* _DATA BLOCK_:
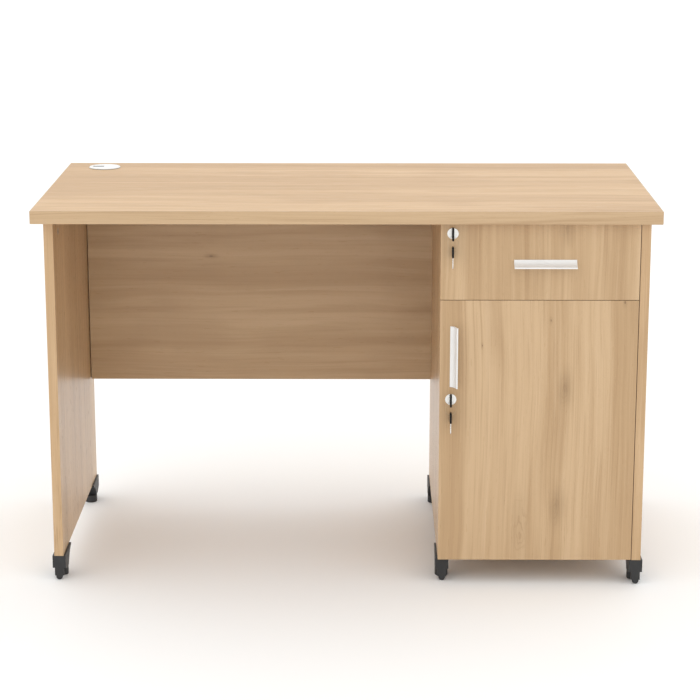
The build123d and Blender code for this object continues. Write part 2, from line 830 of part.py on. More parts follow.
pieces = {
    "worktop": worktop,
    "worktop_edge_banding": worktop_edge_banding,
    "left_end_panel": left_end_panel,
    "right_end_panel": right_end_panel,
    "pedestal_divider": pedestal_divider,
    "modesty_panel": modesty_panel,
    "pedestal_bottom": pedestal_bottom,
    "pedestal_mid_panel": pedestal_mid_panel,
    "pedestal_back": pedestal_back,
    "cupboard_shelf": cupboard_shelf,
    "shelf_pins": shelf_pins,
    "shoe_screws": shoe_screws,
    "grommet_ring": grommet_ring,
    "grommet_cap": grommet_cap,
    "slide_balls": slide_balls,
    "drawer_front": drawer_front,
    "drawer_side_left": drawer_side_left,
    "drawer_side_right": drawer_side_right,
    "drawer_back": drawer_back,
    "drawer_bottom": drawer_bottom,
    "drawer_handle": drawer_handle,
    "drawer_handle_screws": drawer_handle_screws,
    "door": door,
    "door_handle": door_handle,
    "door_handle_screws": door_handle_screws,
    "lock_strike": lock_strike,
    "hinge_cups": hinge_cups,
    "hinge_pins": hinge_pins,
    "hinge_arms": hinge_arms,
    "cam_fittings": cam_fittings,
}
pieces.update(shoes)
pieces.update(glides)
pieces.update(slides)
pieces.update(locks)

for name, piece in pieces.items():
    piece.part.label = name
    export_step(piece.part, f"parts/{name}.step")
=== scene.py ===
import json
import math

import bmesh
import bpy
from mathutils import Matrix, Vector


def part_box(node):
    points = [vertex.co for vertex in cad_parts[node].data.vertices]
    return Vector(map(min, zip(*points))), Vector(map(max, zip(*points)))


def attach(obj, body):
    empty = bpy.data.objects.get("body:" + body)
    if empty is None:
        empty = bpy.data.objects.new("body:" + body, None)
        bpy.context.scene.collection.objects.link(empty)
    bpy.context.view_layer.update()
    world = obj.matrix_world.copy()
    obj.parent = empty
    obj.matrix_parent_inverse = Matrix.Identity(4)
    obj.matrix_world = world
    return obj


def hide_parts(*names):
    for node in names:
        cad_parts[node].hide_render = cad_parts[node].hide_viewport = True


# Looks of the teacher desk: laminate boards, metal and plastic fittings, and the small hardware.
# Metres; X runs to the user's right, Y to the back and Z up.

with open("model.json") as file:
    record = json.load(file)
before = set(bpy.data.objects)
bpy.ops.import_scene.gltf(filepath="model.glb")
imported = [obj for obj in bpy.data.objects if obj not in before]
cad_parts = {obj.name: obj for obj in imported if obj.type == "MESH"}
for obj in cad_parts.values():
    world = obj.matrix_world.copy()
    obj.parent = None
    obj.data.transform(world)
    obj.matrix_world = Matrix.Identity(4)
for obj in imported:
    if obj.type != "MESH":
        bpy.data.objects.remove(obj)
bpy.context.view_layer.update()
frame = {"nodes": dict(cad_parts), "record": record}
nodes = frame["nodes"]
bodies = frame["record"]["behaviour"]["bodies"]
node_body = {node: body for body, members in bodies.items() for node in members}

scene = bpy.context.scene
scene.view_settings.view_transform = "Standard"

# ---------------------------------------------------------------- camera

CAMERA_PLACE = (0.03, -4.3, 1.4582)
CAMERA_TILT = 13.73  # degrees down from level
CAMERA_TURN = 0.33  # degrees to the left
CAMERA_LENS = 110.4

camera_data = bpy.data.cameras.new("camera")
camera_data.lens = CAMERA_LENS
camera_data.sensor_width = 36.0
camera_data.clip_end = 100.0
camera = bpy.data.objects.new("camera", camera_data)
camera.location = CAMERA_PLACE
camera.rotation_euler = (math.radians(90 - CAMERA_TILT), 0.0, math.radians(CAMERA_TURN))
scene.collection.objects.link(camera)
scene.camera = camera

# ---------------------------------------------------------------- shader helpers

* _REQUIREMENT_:
Write out each line exactly as it appears, from the line with "for name, piece" up to and including the line with "# Metres; X".

* _CORRECT ANSWER_:
for name, piece in pieces.items():
    piece.part.label = name
    export_step(piece.part, f"parts/{name}.step")
=== scene.py ===
import json
import math

import bmesh
import bpy
from mathutils import Matrix, Vector


def part_box(node):
    points = [vertex.co for vertex in cad_parts[node].data.vertices]
    return Vector(map(min, zip(*points))), Vector(map(max, zip(*points)))


def attach(obj, body):
    empty = bpy.data.objects.get("body:" + body)
    if empty is None:
        empty = bpy.data.objects.new("body:" + body, None)
        bpy.context.scene.collection.objects.link(empty)
    bpy.context.view_layer.update()
    world = obj.matrix_world.copy()
    obj.parent = empty
    obj.matrix_parent_inverse = Matrix.Identity(4)
    obj.matrix_world = world
    return obj


def hide_parts(*names):
    for node in names:
        cad_parts[node].hide_render = cad_parts[node].hide_viewport = True


# Looks of the teacher desk: laminate boards, metal and plastic fittings, and the small hardware.
# Metres; X runs to the user's right, Y to the back and Z up.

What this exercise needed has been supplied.